Start INFORMATION SHOWN
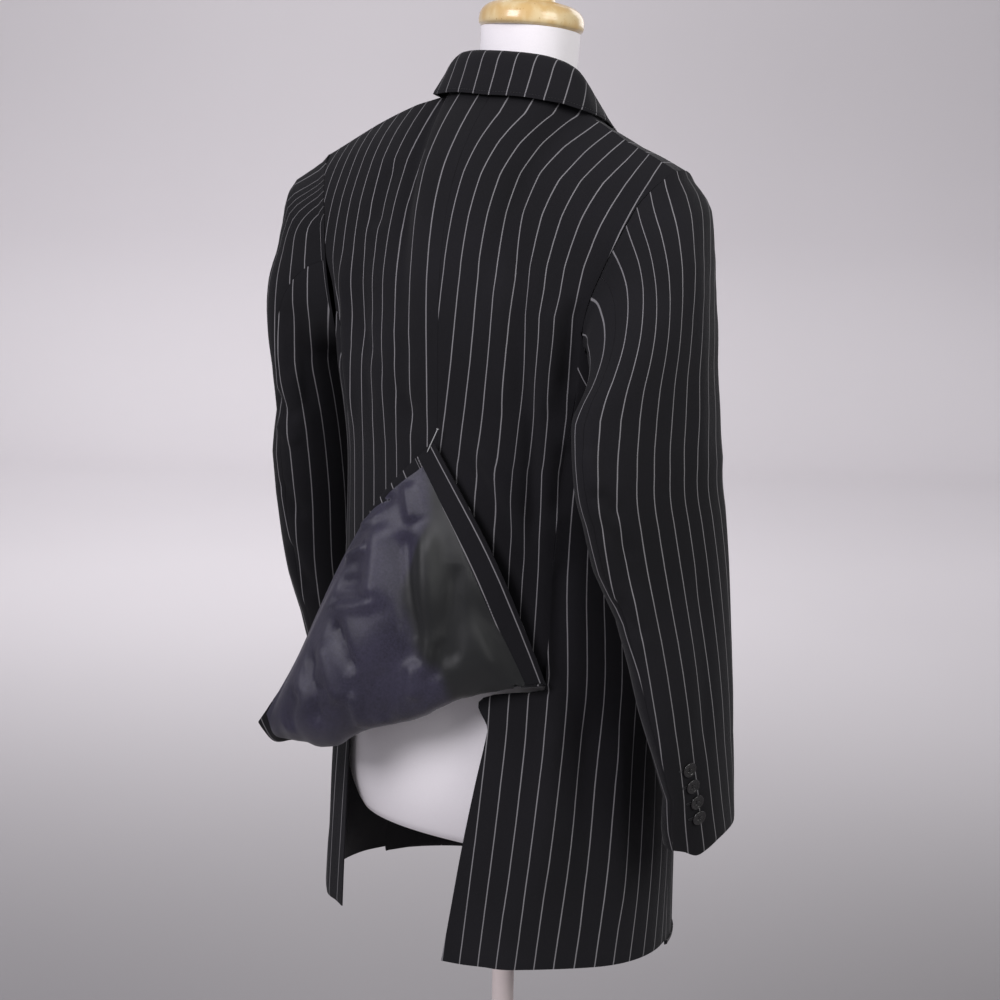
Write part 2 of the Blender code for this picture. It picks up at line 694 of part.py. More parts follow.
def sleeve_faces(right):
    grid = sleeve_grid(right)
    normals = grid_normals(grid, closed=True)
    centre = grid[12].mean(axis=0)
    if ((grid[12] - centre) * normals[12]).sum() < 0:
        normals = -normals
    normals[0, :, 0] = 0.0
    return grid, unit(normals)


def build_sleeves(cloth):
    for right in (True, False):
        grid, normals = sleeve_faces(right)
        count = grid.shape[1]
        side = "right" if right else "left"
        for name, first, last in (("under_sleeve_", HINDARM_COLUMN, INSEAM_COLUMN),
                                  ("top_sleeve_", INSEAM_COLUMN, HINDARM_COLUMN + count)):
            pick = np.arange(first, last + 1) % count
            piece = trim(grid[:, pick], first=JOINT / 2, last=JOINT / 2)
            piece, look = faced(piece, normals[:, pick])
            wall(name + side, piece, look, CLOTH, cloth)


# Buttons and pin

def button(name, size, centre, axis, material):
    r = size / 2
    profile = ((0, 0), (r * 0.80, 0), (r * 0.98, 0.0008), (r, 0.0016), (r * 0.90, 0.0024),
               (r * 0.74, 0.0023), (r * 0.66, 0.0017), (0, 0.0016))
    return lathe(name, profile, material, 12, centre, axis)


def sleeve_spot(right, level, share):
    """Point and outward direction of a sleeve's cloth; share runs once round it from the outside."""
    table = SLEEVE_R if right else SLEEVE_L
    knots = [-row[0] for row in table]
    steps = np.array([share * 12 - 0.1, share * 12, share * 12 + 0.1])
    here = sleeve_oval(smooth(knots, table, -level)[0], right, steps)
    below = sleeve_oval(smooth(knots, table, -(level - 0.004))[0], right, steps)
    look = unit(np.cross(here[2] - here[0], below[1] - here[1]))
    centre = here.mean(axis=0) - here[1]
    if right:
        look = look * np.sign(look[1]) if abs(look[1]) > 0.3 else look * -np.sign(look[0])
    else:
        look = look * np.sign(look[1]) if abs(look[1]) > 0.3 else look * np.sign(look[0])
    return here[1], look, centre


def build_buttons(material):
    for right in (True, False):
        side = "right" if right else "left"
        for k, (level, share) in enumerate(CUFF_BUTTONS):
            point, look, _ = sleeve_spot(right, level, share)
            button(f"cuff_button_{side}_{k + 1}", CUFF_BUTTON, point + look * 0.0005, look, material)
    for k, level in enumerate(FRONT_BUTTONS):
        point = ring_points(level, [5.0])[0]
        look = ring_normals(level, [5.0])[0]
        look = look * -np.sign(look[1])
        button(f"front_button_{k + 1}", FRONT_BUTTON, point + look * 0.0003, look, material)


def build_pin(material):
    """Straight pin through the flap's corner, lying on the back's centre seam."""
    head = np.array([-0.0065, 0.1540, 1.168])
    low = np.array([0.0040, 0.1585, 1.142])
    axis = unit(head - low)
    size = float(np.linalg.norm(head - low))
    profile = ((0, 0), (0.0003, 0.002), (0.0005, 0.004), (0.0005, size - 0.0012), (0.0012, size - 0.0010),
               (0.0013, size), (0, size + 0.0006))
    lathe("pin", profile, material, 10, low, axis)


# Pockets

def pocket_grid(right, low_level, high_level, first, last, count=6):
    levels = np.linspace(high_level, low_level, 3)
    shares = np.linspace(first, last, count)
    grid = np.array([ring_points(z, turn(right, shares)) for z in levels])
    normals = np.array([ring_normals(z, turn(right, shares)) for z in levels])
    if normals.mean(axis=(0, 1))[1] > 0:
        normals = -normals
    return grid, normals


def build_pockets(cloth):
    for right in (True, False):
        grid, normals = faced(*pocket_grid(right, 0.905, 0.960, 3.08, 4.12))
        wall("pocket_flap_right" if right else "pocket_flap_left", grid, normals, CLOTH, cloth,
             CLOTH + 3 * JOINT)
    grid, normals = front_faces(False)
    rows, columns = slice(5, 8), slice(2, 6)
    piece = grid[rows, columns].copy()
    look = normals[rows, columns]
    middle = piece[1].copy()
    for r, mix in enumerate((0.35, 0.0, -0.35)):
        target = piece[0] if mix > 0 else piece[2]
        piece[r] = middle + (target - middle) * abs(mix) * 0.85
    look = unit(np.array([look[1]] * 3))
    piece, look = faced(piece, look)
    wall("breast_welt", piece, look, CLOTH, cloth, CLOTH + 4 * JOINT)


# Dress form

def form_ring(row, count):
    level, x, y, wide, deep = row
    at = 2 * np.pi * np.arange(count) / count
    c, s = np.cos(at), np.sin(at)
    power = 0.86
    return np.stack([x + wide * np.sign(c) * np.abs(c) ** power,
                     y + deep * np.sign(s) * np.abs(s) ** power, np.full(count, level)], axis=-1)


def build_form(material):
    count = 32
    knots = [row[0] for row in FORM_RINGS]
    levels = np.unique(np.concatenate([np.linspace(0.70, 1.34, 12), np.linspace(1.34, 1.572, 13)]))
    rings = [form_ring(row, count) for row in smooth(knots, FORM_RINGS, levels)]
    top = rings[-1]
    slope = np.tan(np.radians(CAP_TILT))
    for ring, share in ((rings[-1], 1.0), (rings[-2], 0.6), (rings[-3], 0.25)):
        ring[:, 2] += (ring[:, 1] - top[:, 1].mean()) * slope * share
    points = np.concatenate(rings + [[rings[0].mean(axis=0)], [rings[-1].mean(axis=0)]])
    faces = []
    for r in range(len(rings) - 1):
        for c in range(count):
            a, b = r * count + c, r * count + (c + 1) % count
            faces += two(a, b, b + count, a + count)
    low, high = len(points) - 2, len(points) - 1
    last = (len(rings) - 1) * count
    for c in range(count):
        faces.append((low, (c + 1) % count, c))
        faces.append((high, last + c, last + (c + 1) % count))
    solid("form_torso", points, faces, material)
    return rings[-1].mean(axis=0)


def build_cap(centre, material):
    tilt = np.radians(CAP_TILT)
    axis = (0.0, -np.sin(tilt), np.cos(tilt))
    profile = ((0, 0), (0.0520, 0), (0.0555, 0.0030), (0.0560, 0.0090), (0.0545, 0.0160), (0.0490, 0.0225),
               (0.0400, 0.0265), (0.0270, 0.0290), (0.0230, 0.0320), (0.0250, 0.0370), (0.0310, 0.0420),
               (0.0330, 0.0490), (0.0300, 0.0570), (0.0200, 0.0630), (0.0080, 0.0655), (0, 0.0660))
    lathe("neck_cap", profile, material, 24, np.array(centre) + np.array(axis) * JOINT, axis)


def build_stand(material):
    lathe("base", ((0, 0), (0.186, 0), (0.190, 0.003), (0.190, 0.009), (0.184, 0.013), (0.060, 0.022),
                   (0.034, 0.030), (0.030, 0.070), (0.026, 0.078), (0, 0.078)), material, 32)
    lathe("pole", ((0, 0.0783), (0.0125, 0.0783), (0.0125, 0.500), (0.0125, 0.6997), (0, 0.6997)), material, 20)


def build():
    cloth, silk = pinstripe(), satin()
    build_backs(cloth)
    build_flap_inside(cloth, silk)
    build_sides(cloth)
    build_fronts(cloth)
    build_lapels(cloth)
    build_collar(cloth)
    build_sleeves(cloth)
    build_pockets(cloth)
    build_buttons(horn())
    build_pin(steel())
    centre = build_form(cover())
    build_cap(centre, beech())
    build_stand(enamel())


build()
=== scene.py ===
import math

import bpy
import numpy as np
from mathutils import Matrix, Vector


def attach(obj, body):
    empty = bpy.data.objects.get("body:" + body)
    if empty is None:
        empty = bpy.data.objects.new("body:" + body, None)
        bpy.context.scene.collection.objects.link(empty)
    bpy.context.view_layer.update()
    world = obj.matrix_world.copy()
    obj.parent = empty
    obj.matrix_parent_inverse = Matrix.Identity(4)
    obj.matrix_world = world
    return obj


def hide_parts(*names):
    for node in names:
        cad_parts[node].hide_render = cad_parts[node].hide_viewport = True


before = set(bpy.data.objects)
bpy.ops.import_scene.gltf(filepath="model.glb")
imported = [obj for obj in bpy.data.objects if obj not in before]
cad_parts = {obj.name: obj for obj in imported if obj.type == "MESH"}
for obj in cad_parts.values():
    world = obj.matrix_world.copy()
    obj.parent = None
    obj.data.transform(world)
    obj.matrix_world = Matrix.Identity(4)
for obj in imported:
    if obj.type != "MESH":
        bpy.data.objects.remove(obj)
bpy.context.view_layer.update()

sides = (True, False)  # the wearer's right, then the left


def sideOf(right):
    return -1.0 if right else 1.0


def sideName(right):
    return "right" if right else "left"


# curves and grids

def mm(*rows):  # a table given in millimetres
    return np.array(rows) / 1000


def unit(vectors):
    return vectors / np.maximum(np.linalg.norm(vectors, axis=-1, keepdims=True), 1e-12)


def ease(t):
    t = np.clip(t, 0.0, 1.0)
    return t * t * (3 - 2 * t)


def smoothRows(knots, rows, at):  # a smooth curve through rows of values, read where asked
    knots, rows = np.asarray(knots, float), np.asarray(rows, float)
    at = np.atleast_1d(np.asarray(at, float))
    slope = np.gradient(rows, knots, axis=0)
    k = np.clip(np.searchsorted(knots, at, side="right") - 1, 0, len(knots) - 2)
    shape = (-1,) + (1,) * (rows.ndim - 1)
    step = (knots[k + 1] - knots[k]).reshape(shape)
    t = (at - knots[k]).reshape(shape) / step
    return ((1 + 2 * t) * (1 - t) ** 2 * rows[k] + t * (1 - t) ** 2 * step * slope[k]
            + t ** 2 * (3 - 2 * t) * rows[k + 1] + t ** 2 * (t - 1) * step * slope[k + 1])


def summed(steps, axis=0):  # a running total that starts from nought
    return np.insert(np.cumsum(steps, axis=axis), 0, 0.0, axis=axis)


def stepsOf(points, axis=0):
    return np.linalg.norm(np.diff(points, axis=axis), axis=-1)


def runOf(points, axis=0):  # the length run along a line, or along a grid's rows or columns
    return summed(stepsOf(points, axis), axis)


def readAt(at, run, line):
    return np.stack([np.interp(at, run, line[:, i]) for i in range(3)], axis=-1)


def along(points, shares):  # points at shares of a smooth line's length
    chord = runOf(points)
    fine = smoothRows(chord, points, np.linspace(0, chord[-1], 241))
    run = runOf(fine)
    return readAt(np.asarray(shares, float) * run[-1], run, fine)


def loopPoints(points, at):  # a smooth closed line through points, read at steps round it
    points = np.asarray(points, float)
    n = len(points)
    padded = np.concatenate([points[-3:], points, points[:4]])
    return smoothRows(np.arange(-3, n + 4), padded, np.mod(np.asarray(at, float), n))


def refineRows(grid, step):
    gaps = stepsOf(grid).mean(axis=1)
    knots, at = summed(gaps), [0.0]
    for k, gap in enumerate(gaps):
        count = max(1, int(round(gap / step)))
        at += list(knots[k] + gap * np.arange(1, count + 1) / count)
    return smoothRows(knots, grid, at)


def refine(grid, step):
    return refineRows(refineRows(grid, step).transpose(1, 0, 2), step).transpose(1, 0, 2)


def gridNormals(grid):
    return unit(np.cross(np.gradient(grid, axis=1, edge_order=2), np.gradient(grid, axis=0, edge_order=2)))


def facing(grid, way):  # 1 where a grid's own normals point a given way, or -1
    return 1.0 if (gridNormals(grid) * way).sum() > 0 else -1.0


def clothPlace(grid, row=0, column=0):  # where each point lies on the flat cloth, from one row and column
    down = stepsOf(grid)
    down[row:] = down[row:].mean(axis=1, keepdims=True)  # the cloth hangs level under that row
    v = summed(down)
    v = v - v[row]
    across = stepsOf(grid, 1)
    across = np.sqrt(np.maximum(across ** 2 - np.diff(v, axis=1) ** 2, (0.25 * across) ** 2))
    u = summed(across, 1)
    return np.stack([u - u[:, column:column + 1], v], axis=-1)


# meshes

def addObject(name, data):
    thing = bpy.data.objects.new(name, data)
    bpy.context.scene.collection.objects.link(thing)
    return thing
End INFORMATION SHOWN
(DIRECTIONS FOR THIS TASK): Extract from the listing above the lines between the line containing "build_pin(steel())" and the line containing "return np.array(rows) / 1000", keeping both of those lines. Output nothing else.

(RESPONSE FOR THIS EXERCISE):
    build_pin(steel())
    centre = build_form(cover())
    build_cap(centre, beech())
    build_stand(enamel())


build()
=== scene.py ===
import math

import bpy
import numpy as np
from mathutils import Matrix, Vector


def attach(obj, body):
    empty = bpy.data.objects.get("body:" + body)
    if empty is None:
        empty = bpy.data.objects.new("body:" + body, None)
        bpy.context.scene.collection.objects.link(empty)
    bpy.context.view_layer.update()
    world = obj.matrix_world.copy()
    obj.parent = empty
    obj.matrix_parent_inverse = Matrix.Identity(4)
    obj.matrix_world = world
    return obj


def hide_parts(*names):
    for node in names:
        cad_parts[node].hide_render = cad_parts[node].hide_viewport = True


before = set(bpy.data.objects)
bpy.ops.import_scene.gltf(filepath="model.glb")
imported = [obj for obj in bpy.data.objects if obj not in before]
cad_parts = {obj.name: obj for obj in imported if obj.type == "MESH"}
for obj in cad_parts.values():
    world = obj.matrix_world.copy()
    obj.parent = None
    obj.data.transform(world)
    obj.matrix_world = Matrix.Identity(4)
for obj in imported:
    if obj.type != "MESH":
        bpy.data.objects.remove(obj)
bpy.context.view_layer.update()

sides = (True, False)  # the wearer's right, then the left


def sideOf(right):
    return -1.0 if right else 1.0


def sideName(right):
    return "right" if right else "left"


# curves and grids

def mm(*rows):  # a table given in millimetres
    return np.array(rows) / 1000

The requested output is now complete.